Grow in average, medium moisture, well-drained soil in part shade to full shade. Prefers rich, moist, humusy soils in part shade. Intolerant of wet soils in winter. This is a spring ephemeral which usually disappears from the garden by early summer (dry soils tend to hasten this process).

Noteworthy Characteristics:

Dutchman's breeches is an easily recognized, graceful, early spring, Missouri native wildflower which typically occurs on forest floors, rocky woods, slopes, ledges, valleys, ravines and along streams throughout most of the State. Features deeply-cut, fern-like, grayish-green foliage and racemes of waxy, white (infrequently tinged with pink), yellow-tipped flowers shaped like pantaloons with the ankles upward (hence the common name).
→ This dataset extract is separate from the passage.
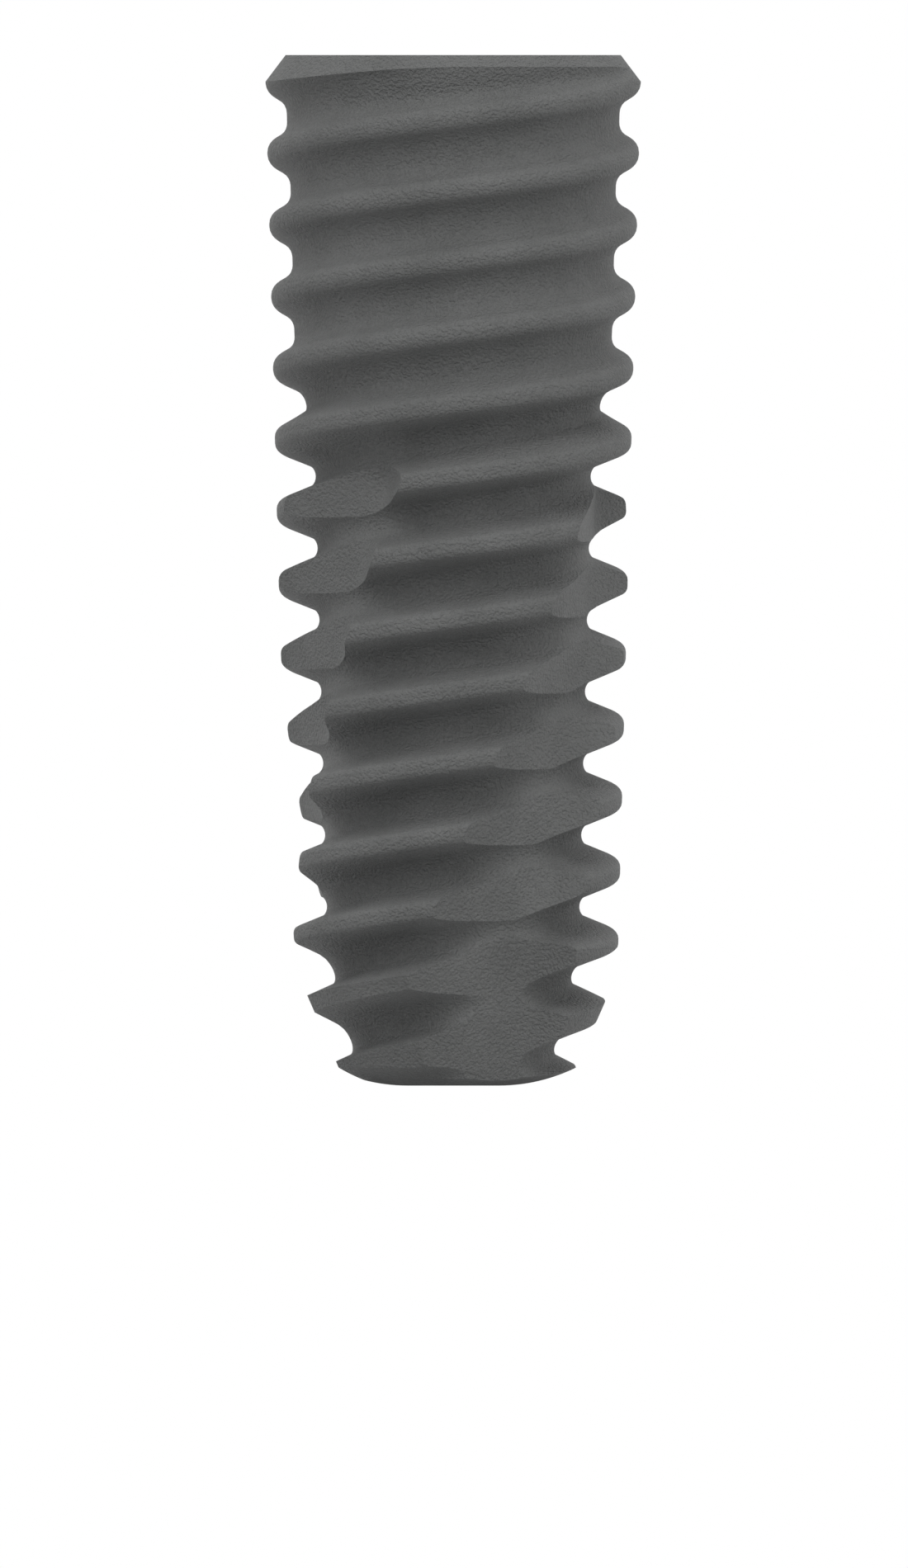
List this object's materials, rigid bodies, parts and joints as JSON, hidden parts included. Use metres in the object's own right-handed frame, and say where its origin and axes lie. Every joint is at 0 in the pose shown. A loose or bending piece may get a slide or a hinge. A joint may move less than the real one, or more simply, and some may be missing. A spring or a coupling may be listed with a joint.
{
  "type": "dental implant fixture",
  "caption": "Tapered self-tapping titanium screw that anchors an artificial tooth in the jaw, with deep rounded threads, cutting flutes, a bevelled platform and a hexagonal socket.",
  "frame": {"origin": "centre of the flat on the tip, at the foot of the implant's axis", "axes": "+Z along the axis, from the tip up to the platform and its socket; -Y is the side that the picture shows"},
  "size_m": [0.0042, 0.0042, 0.0115],
  "materials": {
    "blasted_titanium": "blasted and etched titanium, dull dark grey with a fine even grain"
  },
  "bodies": {
    "root": {"implant_fixture": "blasted_titanium"}
  },
  "joints": []
}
Flowers are borne in a row drooping from leafless stems arching above the foliage in early spring. Plants typically grow to 12" tall, with the flower stems and basal leaves rising directly from a scaly rootstock. Dutchman's breeches is in the same genus as bleeding heart.

Problems:

No serious insect or disease problems. Some susceptibility to aphid infestations. Good soil drainage is essential for plant survival.

Uses:

Best naturalized in woodland, wildflower or native plant gardens. Generally considered inappropriate for borders because the plants go dormant by summer.